▶ EXERCISE: Write out the whole listing again, exactly.

▶ DATA SEGMENT:
BEGIN

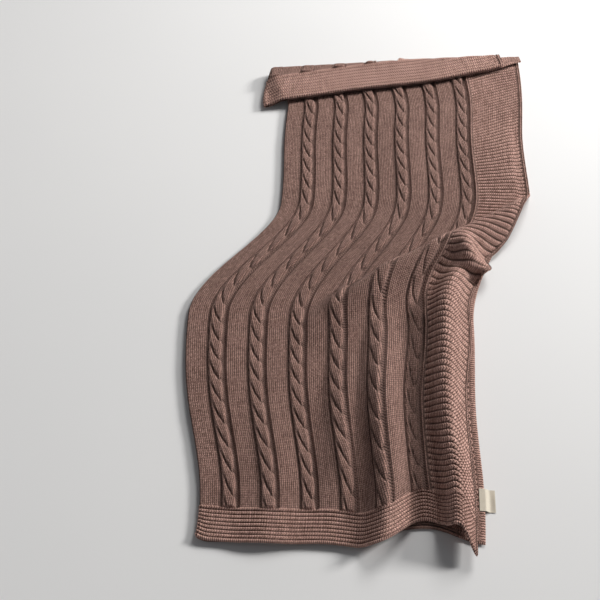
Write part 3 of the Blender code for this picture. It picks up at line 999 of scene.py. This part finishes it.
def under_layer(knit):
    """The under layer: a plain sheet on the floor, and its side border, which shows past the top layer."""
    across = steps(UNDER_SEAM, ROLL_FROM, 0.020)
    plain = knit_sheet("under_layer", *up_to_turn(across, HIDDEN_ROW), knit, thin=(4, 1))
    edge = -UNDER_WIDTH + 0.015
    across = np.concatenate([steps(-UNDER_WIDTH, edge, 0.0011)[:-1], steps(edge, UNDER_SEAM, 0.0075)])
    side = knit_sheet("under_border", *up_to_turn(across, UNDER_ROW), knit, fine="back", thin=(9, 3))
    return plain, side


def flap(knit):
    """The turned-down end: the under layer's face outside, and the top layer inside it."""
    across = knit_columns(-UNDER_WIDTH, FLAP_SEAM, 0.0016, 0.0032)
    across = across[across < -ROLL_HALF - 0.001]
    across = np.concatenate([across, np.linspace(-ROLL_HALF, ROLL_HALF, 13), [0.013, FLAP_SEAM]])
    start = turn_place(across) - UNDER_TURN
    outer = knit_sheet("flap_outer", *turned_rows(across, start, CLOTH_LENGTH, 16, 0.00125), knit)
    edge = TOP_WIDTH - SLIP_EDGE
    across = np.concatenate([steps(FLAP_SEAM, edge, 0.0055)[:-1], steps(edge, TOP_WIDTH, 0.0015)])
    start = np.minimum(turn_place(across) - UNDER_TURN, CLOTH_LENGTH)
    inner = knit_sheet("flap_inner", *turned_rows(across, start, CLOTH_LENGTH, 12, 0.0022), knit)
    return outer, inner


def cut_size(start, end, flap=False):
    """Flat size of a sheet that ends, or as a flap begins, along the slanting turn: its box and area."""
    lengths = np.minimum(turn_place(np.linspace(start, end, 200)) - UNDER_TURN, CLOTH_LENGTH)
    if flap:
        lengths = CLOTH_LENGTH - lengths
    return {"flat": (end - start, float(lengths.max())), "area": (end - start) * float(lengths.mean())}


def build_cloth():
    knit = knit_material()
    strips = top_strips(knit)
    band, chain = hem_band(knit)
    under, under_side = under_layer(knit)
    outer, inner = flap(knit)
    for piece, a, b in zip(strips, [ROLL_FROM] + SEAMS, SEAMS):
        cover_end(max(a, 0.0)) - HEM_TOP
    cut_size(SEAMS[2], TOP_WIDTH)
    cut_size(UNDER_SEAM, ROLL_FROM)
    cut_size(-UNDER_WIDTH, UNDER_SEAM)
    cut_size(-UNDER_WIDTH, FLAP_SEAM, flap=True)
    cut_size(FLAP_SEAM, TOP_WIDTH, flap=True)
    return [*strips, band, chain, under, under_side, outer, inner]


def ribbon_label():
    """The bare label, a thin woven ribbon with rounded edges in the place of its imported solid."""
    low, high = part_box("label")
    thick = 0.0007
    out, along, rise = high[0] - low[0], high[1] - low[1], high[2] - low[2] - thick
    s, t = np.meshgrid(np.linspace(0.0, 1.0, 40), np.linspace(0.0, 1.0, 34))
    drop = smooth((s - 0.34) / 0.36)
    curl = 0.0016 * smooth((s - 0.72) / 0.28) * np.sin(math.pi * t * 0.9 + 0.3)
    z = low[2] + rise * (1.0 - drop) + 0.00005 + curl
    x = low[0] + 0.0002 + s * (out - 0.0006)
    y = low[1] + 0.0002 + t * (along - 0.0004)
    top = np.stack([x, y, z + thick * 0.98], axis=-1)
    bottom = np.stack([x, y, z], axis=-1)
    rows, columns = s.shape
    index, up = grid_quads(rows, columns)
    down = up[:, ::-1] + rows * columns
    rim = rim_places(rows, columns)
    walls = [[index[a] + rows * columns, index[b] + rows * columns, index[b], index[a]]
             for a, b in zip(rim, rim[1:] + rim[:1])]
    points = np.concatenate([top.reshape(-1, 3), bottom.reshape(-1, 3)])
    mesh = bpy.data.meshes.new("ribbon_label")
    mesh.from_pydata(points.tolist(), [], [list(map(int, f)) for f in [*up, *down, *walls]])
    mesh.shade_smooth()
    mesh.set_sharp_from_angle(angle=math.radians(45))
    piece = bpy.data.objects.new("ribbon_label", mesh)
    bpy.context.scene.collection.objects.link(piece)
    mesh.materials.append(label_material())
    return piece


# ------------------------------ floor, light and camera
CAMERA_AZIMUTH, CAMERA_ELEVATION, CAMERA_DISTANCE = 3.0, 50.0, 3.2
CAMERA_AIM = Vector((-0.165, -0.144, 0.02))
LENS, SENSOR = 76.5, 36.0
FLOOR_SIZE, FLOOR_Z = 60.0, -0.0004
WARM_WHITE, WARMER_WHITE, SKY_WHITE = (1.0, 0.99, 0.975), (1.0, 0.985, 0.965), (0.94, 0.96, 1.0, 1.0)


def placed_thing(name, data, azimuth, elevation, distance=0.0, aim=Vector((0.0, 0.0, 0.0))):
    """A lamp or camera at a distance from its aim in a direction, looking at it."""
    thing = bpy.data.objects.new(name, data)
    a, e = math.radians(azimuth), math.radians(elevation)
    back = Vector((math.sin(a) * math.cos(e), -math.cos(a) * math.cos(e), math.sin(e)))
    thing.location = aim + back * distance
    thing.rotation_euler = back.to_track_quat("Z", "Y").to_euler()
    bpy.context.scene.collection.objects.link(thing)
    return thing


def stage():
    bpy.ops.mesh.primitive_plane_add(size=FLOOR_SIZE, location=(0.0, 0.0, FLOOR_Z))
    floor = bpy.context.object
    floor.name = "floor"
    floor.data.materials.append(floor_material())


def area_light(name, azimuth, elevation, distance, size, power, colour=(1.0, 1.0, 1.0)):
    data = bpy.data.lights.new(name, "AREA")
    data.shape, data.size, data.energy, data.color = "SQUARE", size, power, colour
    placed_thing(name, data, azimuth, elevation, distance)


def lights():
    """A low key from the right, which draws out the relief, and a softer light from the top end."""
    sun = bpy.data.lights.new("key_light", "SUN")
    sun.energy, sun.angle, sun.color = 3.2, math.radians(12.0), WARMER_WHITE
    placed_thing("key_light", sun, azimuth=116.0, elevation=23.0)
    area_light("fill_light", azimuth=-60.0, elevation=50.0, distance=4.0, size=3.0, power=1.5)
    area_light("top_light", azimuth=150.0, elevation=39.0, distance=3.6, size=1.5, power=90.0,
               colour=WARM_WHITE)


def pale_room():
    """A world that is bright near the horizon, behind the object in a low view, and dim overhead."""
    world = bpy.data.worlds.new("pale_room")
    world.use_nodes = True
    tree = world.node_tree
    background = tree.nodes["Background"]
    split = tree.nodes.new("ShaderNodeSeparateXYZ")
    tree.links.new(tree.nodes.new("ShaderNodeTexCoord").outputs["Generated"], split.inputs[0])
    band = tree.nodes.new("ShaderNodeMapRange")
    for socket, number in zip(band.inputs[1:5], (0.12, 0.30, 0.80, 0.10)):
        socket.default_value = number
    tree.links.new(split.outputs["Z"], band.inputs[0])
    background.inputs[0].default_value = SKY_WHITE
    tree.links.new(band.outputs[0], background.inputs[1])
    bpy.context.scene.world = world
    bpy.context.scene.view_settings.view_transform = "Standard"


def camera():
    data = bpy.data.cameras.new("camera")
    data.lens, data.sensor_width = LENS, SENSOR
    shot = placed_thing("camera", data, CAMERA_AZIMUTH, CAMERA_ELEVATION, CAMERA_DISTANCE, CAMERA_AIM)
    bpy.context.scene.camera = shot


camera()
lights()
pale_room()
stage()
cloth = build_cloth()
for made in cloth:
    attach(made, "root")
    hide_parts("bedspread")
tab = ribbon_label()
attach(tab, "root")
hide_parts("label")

END

▶ RESULT FOR THIS EXERCISE:
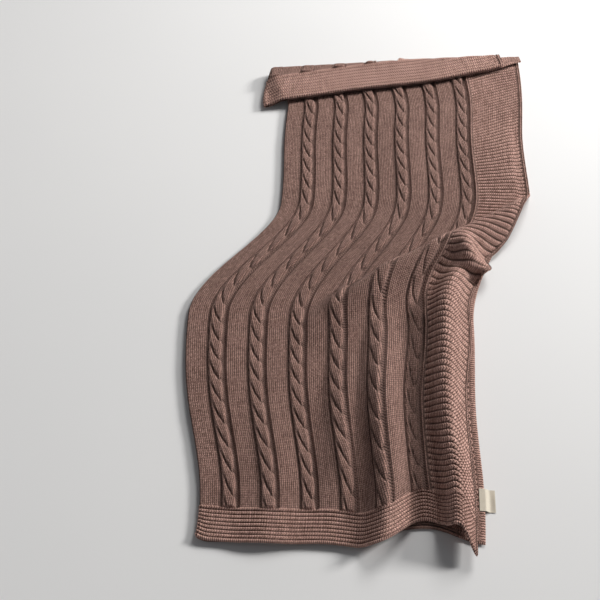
Write part 3 of the Blender code for this picture. It picks up at line 999 of scene.py. This part finishes it.
def under_layer(knit):
    """The under layer: a plain sheet on the floor, and its side border, which shows past the top layer."""
    across = steps(UNDER_SEAM, ROLL_FROM, 0.020)
    plain = knit_sheet("under_layer", *up_to_turn(across, HIDDEN_ROW), knit, thin=(4, 1))
    edge = -UNDER_WIDTH + 0.015
    across = np.concatenate([steps(-UNDER_WIDTH, edge, 0.0011)[:-1], steps(edge, UNDER_SEAM, 0.0075)])
    side = knit_sheet("under_border", *up_to_turn(across, UNDER_ROW), knit, fine="back", thin=(9, 3))
    return plain, side


def flap(knit):
    """The turned-down end: the under layer's face outside, and the top layer inside it."""
    across = knit_columns(-UNDER_WIDTH, FLAP_SEAM, 0.0016, 0.0032)
    across = across[across < -ROLL_HALF - 0.001]
    across = np.concatenate([across, np.linspace(-ROLL_HALF, ROLL_HALF, 13), [0.013, FLAP_SEAM]])
    start = turn_place(across) - UNDER_TURN
    outer = knit_sheet("flap_outer", *turned_rows(across, start, CLOTH_LENGTH, 16, 0.00125), knit)
    edge = TOP_WIDTH - SLIP_EDGE
    across = np.concatenate([steps(FLAP_SEAM, edge, 0.0055)[:-1], steps(edge, TOP_WIDTH, 0.0015)])
    start = np.minimum(turn_place(across) - UNDER_TURN, CLOTH_LENGTH)
    inner = knit_sheet("flap_inner", *turned_rows(across, start, CLOTH_LENGTH, 12, 0.0022), knit)
    return outer, inner


def cut_size(start, end, flap=False):
    """Flat size of a sheet that ends, or as a flap begins, along the slanting turn: its box and area."""
    lengths = np.minimum(turn_place(np.linspace(start, end, 200)) - UNDER_TURN, CLOTH_LENGTH)
    if flap:
        lengths = CLOTH_LENGTH - lengths
    return {"flat": (end - start, float(lengths.max())), "area": (end - start) * float(lengths.mean())}


def build_cloth():
    knit = knit_material()
    strips = top_strips(knit)
    band, chain = hem_band(knit)
    under, under_side = under_layer(knit)
    outer, inner = flap(knit)
    for piece, a, b in zip(strips, [ROLL_FROM] + SEAMS, SEAMS):
        cover_end(max(a, 0.0)) - HEM_TOP
    cut_size(SEAMS[2], TOP_WIDTH)
    cut_size(UNDER_SEAM, ROLL_FROM)
    cut_size(-UNDER_WIDTH, UNDER_SEAM)
    cut_size(-UNDER_WIDTH, FLAP_SEAM, flap=True)
    cut_size(FLAP_SEAM, TOP_WIDTH, flap=True)
    return [*strips, band, chain, under, under_side, outer, inner]


def ribbon_label():
    """The bare label, a thin woven ribbon with rounded edges in the place of its imported solid."""
    low, high = part_box("label")
    thick = 0.0007
    out, along, rise = high[0] - low[0], high[1] - low[1], high[2] - low[2] - thick
    s, t = np.meshgrid(np.linspace(0.0, 1.0, 40), np.linspace(0.0, 1.0, 34))
    drop = smooth((s - 0.34) / 0.36)
    curl = 0.0016 * smooth((s - 0.72) / 0.28) * np.sin(math.pi * t * 0.9 + 0.3)
    z = low[2] + rise * (1.0 - drop) + 0.00005 + curl
    x = low[0] + 0.0002 + s * (out - 0.0006)
    y = low[1] + 0.0002 + t * (along - 0.0004)
    top = np.stack([x, y, z + thick * 0.98], axis=-1)
    bottom = np.stack([x, y, z], axis=-1)
    rows, columns = s.shape
    index, up = grid_quads(rows, columns)
    down = up[:, ::-1] + rows * columns
    rim = rim_places(rows, columns)
    walls = [[index[a] + rows * columns, index[b] + rows * columns, index[b], index[a]]
             for a, b in zip(rim, rim[1:] + rim[:1])]
    points = np.concatenate([top.reshape(-1, 3), bottom.reshape(-1, 3)])
    mesh = bpy.data.meshes.new("ribbon_label")
    mesh.from_pydata(points.tolist(), [], [list(map(int, f)) for f in [*up, *down, *walls]])
    mesh.shade_smooth()
    mesh.set_sharp_from_angle(angle=math.radians(45))
    piece = bpy.data.objects.new("ribbon_label", mesh)
    bpy.context.scene.collection.objects.link(piece)
    mesh.materials.append(label_material())
    return piece


# ------------------------------ floor, light and camera
CAMERA_AZIMUTH, CAMERA_ELEVATION, CAMERA_DISTANCE = 3.0, 50.0, 3.2
CAMERA_AIM = Vector((-0.165, -0.144, 0.02))
LENS, SENSOR = 76.5, 36.0
FLOOR_SIZE, FLOOR_Z = 60.0, -0.0004
WARM_WHITE, WARMER_WHITE, SKY_WHITE = (1.0, 0.99, 0.975), (1.0, 0.985, 0.965), (0.94, 0.96, 1.0, 1.0)


def placed_thing(name, data, azimuth, elevation, distance=0.0, aim=Vector((0.0, 0.0, 0.0))):
    """A lamp or camera at a distance from its aim in a direction, looking at it."""
    thing = bpy.data.objects.new(name, data)
    a, e = math.radians(azimuth), math.radians(elevation)
    back = Vector((math.sin(a) * math.cos(e), -math.cos(a) * math.cos(e), math.sin(e)))
    thing.location = aim + back * distance
    thing.rotation_euler = back.to_track_quat("Z", "Y").to_euler()
    bpy.context.scene.collection.objects.link(thing)
    return thing


def stage():
    bpy.ops.mesh.primitive_plane_add(size=FLOOR_SIZE, location=(0.0, 0.0, FLOOR_Z))
    floor = bpy.context.object
    floor.name = "floor"
    floor.data.materials.append(floor_material())


def area_light(name, azimuth, elevation, distance, size, power, colour=(1.0, 1.0, 1.0)):
    data = bpy.data.lights.new(name, "AREA")
    data.shape, data.size, data.energy, data.color = "SQUARE", size, power, colour
    placed_thing(name, data, azimuth, elevation, distance)


def lights():
    """A low key from the right, which draws out the relief, and a softer light from the top end."""
    sun = bpy.data.lights.new("key_light", "SUN")
    sun.energy, sun.angle, sun.color = 3.2, math.radians(12.0), WARMER_WHITE
    placed_thing("key_light", sun, azimuth=116.0, elevation=23.0)
    area_light("fill_light", azimuth=-60.0, elevation=50.0, distance=4.0, size=3.0, power=1.5)
    area_light("top_light", azimuth=150.0, elevation=39.0, distance=3.6, size=1.5, power=90.0,
               colour=WARM_WHITE)


def pale_room():
    """A world that is bright near the horizon, behind the object in a low view, and dim overhead."""
    world = bpy.data.worlds.new("pale_room")
    world.use_nodes = True
    tree = world.node_tree
    background = tree.nodes["Background"]
    split = tree.nodes.new("ShaderNodeSeparateXYZ")
    tree.links.new(tree.nodes.new("ShaderNodeTexCoord").outputs["Generated"], split.inputs[0])
    band = tree.nodes.new("ShaderNodeMapRange")
    for socket, number in zip(band.inputs[1:5], (0.12, 0.30, 0.80, 0.10)):
        socket.default_value = number
    tree.links.new(split.outputs["Z"], band.inputs[0])
    background.inputs[0].default_value = SKY_WHITE
    tree.links.new(band.outputs[0], background.inputs[1])
    bpy.context.scene.world = world
    bpy.context.scene.view_settings.view_transform = "Standard"


def camera():
    data = bpy.data.cameras.new("camera")
    data.lens, data.sensor_width = LENS, SENSOR
    shot = placed_thing("camera", data, CAMERA_AZIMUTH, CAMERA_ELEVATION, CAMERA_DISTANCE, CAMERA_AIM)
    bpy.context.scene.camera = shot


camera()
lights()
pale_room()
stage()
cloth = build_cloth()
for made in cloth:
    attach(made, "root")
    hide_parts("bedspread")
tab = ribbon_label()
attach(tab, "root")
hide_parts("label")